Another place outside of Wanaka I'm sure she'd love is Lake Tekapo, especially the little church that sits by the lake.




Sadly, it started to became obvious as her dementia deteriorated, that this trip to NZ was unlikely to happen. 

We then considered whether we could do something similar in Tasmania thinking it was within the country and there are some similarities in countryside. The more we looked at what was achievable for her and how we would need to manage it, the more it became apparent that this trip was no longer possible for her.

I was devastated. Devastated for her because she was now beyond the point of being able to fulfill her biggest dream and devastated for me because in a short space of time, the opportunity to help her realise that dream had been whisked away not just by her physical health but also by this horrid thing called dementia. 

If only I'd thought of taking her along on that first trip, when although it may have held it's challenges, it probably still would have been possible.

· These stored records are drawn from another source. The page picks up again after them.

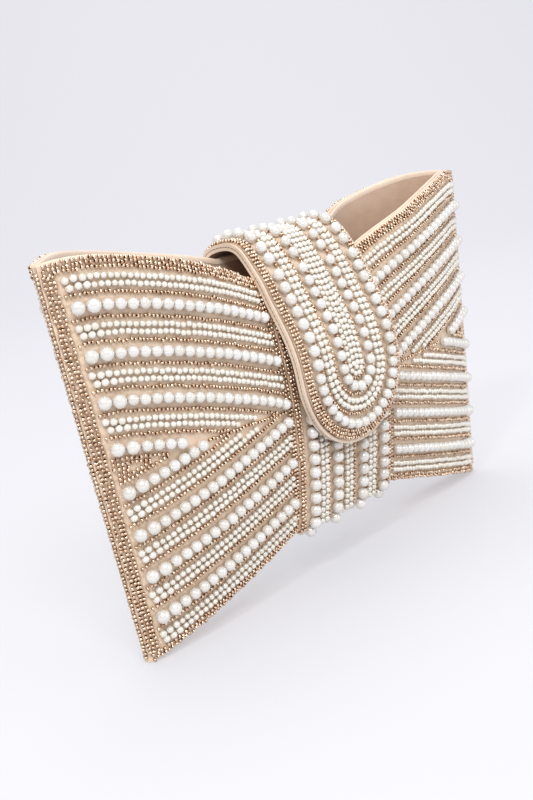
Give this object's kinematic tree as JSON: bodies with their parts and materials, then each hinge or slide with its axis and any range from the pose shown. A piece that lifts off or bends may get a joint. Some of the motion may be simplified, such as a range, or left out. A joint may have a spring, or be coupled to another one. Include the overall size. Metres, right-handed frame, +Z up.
{
  "type": "evening bag",
  "caption": "Bow-shaped beaded satin evening bag: padded panels, open mouth, knot band round the waist and a round-tipped flap closing on a magnetic snap.",
  "frame": {"origin": "centre of the bag's bounding box, at the height of its base corners", "axes": "+X across the width, to the right as seen from the front, +Y towards the back, +Z up to the mouth"},
  "size_m": [0.284, 0.0624, 0.1711],
  "materials": {
    "satin": "champagne duchess satin",
    "binding": "piped satin",
    "lining": "brown satin",
    "padding": "felted wadding",
    "board": "pressed stiffening felt",
    "gilt": "rose gilt",
    "magnet": "nickelled",
    "plate": "plain",
    "pearl": "ivory pearl"
  },
  "bodies": {
    "bag": {"front_satin": "satin", "front_padding": "padding", "front_lining": "lining", "back_satin": "satin", "back_padding": "padding", "back_lining": "lining", "base_strip": "binding", "side_seams": "binding", "front_mouth_binding": "binding", "back_mouth_binding": "binding", "slip_pocket": "lining", "knot_band": "satin", "flap_tail": "satin", "snap_socket": "gilt", "snap_magnet": "magnet", "socket_backplate": "plate", "left_front_pearls": "pearl", "right_front_pearls": "pearl", "left_back_pearls": "pearl", "right_back_pearls": "pearl", "front_band_pearls": "pearl", "back_band_pearls": "pearl"},
    "flap_bridge": {"bridge_satin": "satin", "bridge_board": "board", "bridge_lining": "lining", "bridge_binding": "binding", "bridge_pearls": "pearl"},
    "flap_tongue": {"tongue_satin": "satin", "tongue_board": "board", "tongue_lining": "lining", "tongue_binding": "binding", "tongue_outer_pearls": "pearl", "tongue_inner_pearls": "pearl", "snap_stud": "gilt", "stud_backplate": "plate"}
  },
  "joints": [
    {"name": "bridge_hinge", "type": "hinge", "parent": "bag", "child": "flap_bridge", "pos_m": [0, 0.02513, 0.15464], "axis": [-1, 0, 0], "range_deg": [0, 110]},
    {"name": "tongue_hinge", "type": "hinge", "parent": "flap_bridge", "child": "flap_tongue", "pos_m": [0, -0.01108, 0.14647], "axis": [-1, 0, 0], "range_deg": [0, 90]}
  ]
}
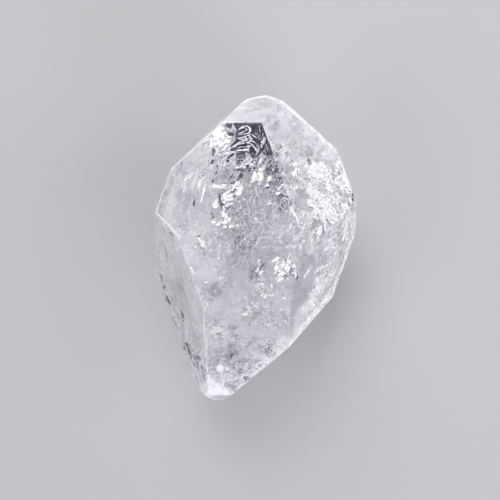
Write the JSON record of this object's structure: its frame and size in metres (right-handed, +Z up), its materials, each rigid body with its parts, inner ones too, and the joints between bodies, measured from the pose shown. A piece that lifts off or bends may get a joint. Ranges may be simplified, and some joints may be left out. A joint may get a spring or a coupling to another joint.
{
  "type": "fenster quartz crystal",
  "caption": "Loose natural quartz crystal, pointed at both ends and clear to hazy, lying on one of its flat faces, for display or as a hand specimen.",
  "frame": {"origin": "on the resting surface, below the middle of the crystal's outline seen from above", "axes": "+Z up from the resting face, +Y along the crystal's length towards its upper point, +X to the right seen from above with +Y up the picture"},
  "size_m": [0.02, 0.0306, 0.014],
  "materials": {
    "quartz": "clear natural crystal faces with a pale lavender grey haze and bright cracks inside"
  },
  "bodies": {
    "root": {"quartz_crystal": "quartz"}
  },
  "joints": []
}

Two years down the track, Mum's dementia has continued to march on. Sometimes she knows me, other times she's unsure who I am. She recently had a bad fall and we were advised she was unlikely to survive more than a few days. I visited her last week and a new staff member introduced herself to Mum, saying she was originally from NZ. Mum roused enough to say my daughter is going to take me to NZ. Absolutely bittersweet.

One thing I've learned from all this is to not let go of your dreams. Don't allow other people come between you and your dreams. Don't become so disheartened by life, that you decide for whatever reason not to follow your dream. 

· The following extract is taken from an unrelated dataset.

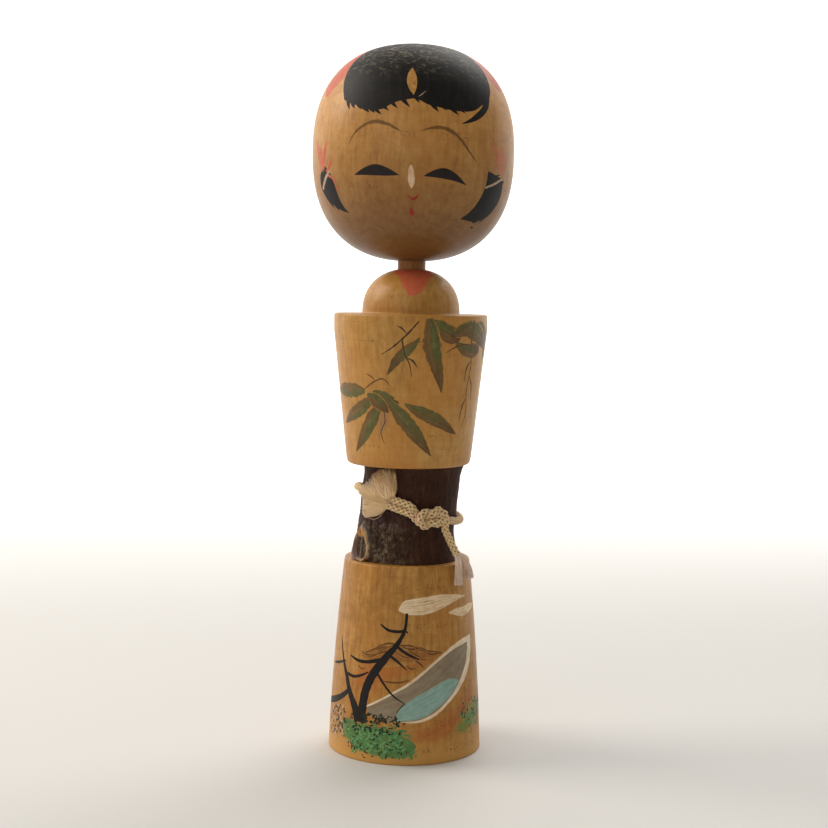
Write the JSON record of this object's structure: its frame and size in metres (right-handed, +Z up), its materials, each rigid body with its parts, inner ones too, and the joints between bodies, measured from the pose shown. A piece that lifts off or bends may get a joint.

I don't want to end up in the sunset years of my life with a bunch of regrets like my beloved Mum.

I've become so conscious of how short life is, how quickly the years slip by and how important it is to actively pursue our dreams. I'm not going to let anything stand between me and my dream of living in NZ for a while. I plan to spend a year over there and then decide whether I wish to return or stay. 

Making this decision and setting a time frame has been a little daunting but wildly exciting and I can hardly wait for this new adventure.